Sampson stars alongside Whannel, Hugo Weaving, Noni Hazlehurst and John Noble in a well-crafted Australian film that you would expect to see in the cinemas.

“Yeah it would be nice to have it in cinema’s,” says Sampson. “(But) if we did that then the industry practice in this country is that you are not allowed to release it on any other platform for four months, 120 calendar days.

“Then my prerogative as producer is to say ‘you know what – I don’t know if that’s the best thing for our film’.”

The Mule will be released later this month solely on digital platforms for Australian audiences to download. It will also be replacing its red carpet premiere with a simultaneous online screening with cast and crew on the 7th December.

“We’ve been trying to work out ways to make it as easy as possible for the audience to watch the film on their terms,” Sampson says.

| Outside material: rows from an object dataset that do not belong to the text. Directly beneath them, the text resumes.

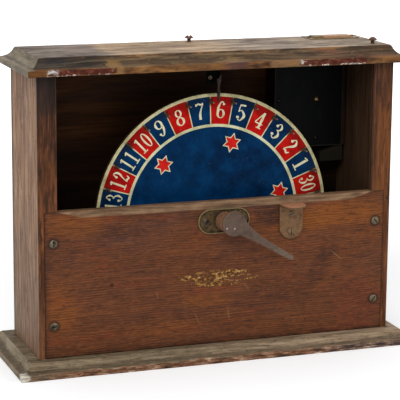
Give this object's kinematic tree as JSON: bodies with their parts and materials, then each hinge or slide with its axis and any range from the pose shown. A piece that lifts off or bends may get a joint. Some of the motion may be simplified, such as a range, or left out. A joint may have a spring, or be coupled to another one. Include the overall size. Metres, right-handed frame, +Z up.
{
  "type": "trade stimulator",
  "caption": "Oak counter-top case with an open front window, a numbered wheel with pegs, a lever on the front, a coin slot in the top and a cash door in the back.",
  "frame": {"origin": "centre of the base's underside", "axes": "+Z up, -Y out of the front with the window and the lever, +X to the right seen from the front, where the coin slot is"},
  "size_m": [0.4, 0.1398, 0.3024],
  "materials": {
    "varnished_oak": "varnished, worn",
    "weathered_oak": "dry, faded varnish",
    "greyed_oak": "bare, dirty",
    "inner_wood": "bare, dark with age",
    "wheel_board": "plain",
    "printed_paper": "printed, satin",
    "old_brass": "dull, dirty",
    "worn_bronze": "brown, rubbed",
    "grey_steel": "grey, worn",
    "bright_steel": "rubbed bright",
    "dark_steel": "dark",
    "black_paint": "black, satin"
  },
  "bodies": {
    "case": {"base_board": "greyed_oak", "base_back_strip": "greyed_oak", "top_board": "greyed_oak", "left_side": "weathered_oak", "right_side": "varnished_oak", "front_panel": "varnished_oak", "back_panel": "inner_wood", "front_panel_screws": "grey_steel", "base_screws": "grey_steel", "back_panel_screws": "grey_steel", "top_screws": "worn_bronze", "axle": "grey_steel", "axle_screw": "grey_steel", "axle_bracket": "dark_steel", "axle_bracket_screws": "grey_steel", "escutcheon": "old_brass", "stop_bracket": "worn_bronze", "hardware_screws": "worn_bronze", "shaft_bushing": "old_brass", "return_spring": "grey_steel", "spring_post": "grey_steel", "stop_pins": "grey_steel", "pointer_bracket": "dark_steel", "pointer_bracket_screws": "worn_bronze", "pointer_pins": "old_brass", "coin_slot_plate": "old_brass", "coin_slot_screws": "worn_bronze", "coin_partition": "inner_wood", "coin_chute": "inner_wood", "coin_cover": "black_paint", "coin_cover_screws": "old_brass", "coin_trip_pin": "grey_steel", "deflector_block": "inner_wood", "cash_tray": "inner_wood", "hinge_frame_leaves": "old_brass", "hinge_pins": "grey_steel", "hinge_frame_screws": "old_brass"},
    "wheel": {"wheel_disc": "wheel_board", "dial_face": "printed_paper", "wheel_pegs": "grey_steel", "wheel_hub": "old_brass", "hub_plate": "old_brass", "hub_screws": "grey_steel", "ratchet_wheel": "grey_steel", "ratchet_rivets": "old_brass"},
    "lever": {"lever_shaft": "grey_steel", "lever_boss": "worn_bronze", "lever_handle": "grey_steel", "lever_pins": "bright_steel", "drive_arm": "dark_steel", "pawl_pin": "grey_steel"},
    "pawl": {"pawl": "grey_steel", "pawl_spring": "dark_steel"},
    "pointer": {"pointer_finger": "dark_steel"},
    "coin_trip": {"coin_trip": "old_brass"},
    "door": {"cash_door": "varnished_oak", "hinge_door_leaves": "old_brass", "hinge_door_screws": "old_brass", "lock_body": "old_brass"},
    "lock": {"lock_cam": "grey_steel"}
  },
  "joints": [
    {"name": "wheel_spin", "type": "hinge", "parent": "case", "child": "wheel", "pos_m": [0.004, -0.0186, 0.1345], "axis": [0, -1, 0], "continuous": true},
    {"name": "lever_lift", "type": "hinge", "parent": "case", "child": "lever", "pos_m": [0.004, -0.065, 0.1345], "axis": [0, -1, 0], "range_deg": [0, 36], "stiffness_Nm_per_rad": 0.03, "springref_deg": -34.38, "deforming": ["return_spring"]},
    {"name": "pawl_drop", "type": "hinge", "parent": "lever", "child": "pawl", "pos_m": [-0.01014, -0.0249, 0.11765], "axis": [0, -1, 0], "range_deg": [-27, 0]},
    {"name": "pointer_swing", "type": "hinge", "parent": "case", "child": "pointer", "pos_m": [0.007, -0.0236, 0.2655], "axis": [0, -1, 0], "range_deg": [-30, 30]},
    {"name": "trip_fall", "type": "hinge", "parent": "case", "child": "coin_trip", "pos_m": [0.11425, 0.0224, 0.232], "axis": [0, 1, 0], "range_deg": [0, 25]},
    {"name": "door_swing", "type": "hinge", "parent": "case", "child": "door", "pos_m": [0.1466, 0.0484, 0.055], "axis": [0, 0, -1], "range_deg": [0, 120]},
    {"name": "lock_turn", "type": "hinge", "parent": "door", "child": "lock", "pos_m": [0.058, 0.0459, 0.055], "axis": [0, -1, 0], "range_deg": [0, 90]}
  ],
  "couplings": [
    {"joint": "pawl_drop", "follows": "lever_lift", "ratio": -0.75}
  ]
}
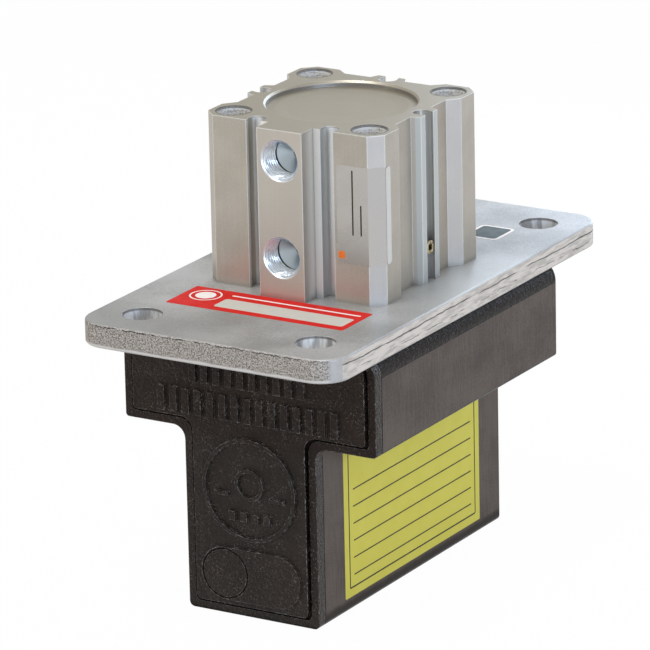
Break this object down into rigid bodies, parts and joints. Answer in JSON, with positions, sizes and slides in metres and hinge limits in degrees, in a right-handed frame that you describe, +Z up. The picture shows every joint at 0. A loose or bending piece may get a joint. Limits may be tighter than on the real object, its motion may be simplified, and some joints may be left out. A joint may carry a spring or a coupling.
{
  "type": "robot magnetic gripper",
  "caption": "End-of-arm magnetic gripper: an air cylinder lifts a magnet carriage inside a T-shaped housing under a bolt-on plate to release steel sheet.",
  "frame": {"origin": "centre of the working face at the bottom, under the cylinder's axis", "axes": "+Z up along the cylinder's axis and the magnets' travel, +Y along the plate away from the air ports, +X across it"},
  "size_m": [0.0762, 0.1396, 0.1247],
  "materials": {
    "plate_aluminium": "tumbled mill finish",
    "anodised_aluminium": "clear hard anodised",
    "piston_aluminium": "turned",
    "seal_rubber": "moulded nitrile",
    "bush_bronze": "sintered",
    "spring_steel": "phosphated",
    "screw_brass": "turned",
    "screw_steel": "zinc plated",
    "rod_steel": "hard chromed",
    "pole_steel": "ground mild steel",
    "magnet_nickel": "nickel-plated sintered magnet",
    "housing_plastic": "moulded, satin",
    "cap_plastic": "moulded, glossy",
    "glide_plastic": "low-friction strip"
  },
  "bodies": {
    "frame": {"mounting_plate": "plate_aluminium", "cylinder_body": "anodised_aluminium", "head_cover": "anodised_aluminium", "head_cover_seal": "seal_rubber", "rod_cover": "anodised_aluminium", "rod_cover_seal": "seal_rubber", "rod_bush": "bush_bronze", "rod_seal": "seal_rubber", "retaining_ring": "spring_steel", "slot_screw": "screw_brass", "cylinder_screws": "screw_steel", "housing": "housing_plastic", "front_cap": "cap_plastic", "housing_gasket": "seal_rubber", "housing_screws": "screw_steel"},
    "magnet_carriage": {"piston": "piston_aluminium", "piston_seal": "seal_rubber", "piston_wear_ring": "glide_plastic", "piston_nut": "screw_steel", "piston_rod": "rod_steel", "rod_nut": "screw_steel", "carriage_block": "piston_aluminium", "glide_strips": "glide_plastic", "pole_plates": "pole_steel", "magnets": "magnet_nickel", "pole_screws": "screw_steel"}
  },
  "joints": [
    {"name": "magnet_lift", "type": "slide", "parent": "frame", "child": "magnet_carriage", "axis": [0, 0, 1], "range_m": [0, 0.015]}
  ]
}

“For us we’re just trying to apply logic at every turn and logic states that more people have smart phones and tablets and digital devices like X-Box and Playstation and iTunes than are going to the cinema.”

The proliferation of online devices with which Australians can access films has come at a price to the industry.

The IP Awareness Foundation estimates that the one in three Australians illegally downloading films is costing the industry $575m a year.

Meanwhile, overseas distributors are acknowledging this viewing trend and are releasing movies simultaneously online and in cinemas. However, in Australia it is legislated that in order for producers to access a 40 per cent tax offset they must have a cinema release of their films.

Sampson will not disclose the budget for The Mule but says it is has already been sold to overseas markets, meaning the backers will not lose money.

“We made the film with the audience in mind – we’ve tried to put them first every step of the way,” he says.

“Fundamentally my job is to make people want to see the film and what happens after that is out of my control.”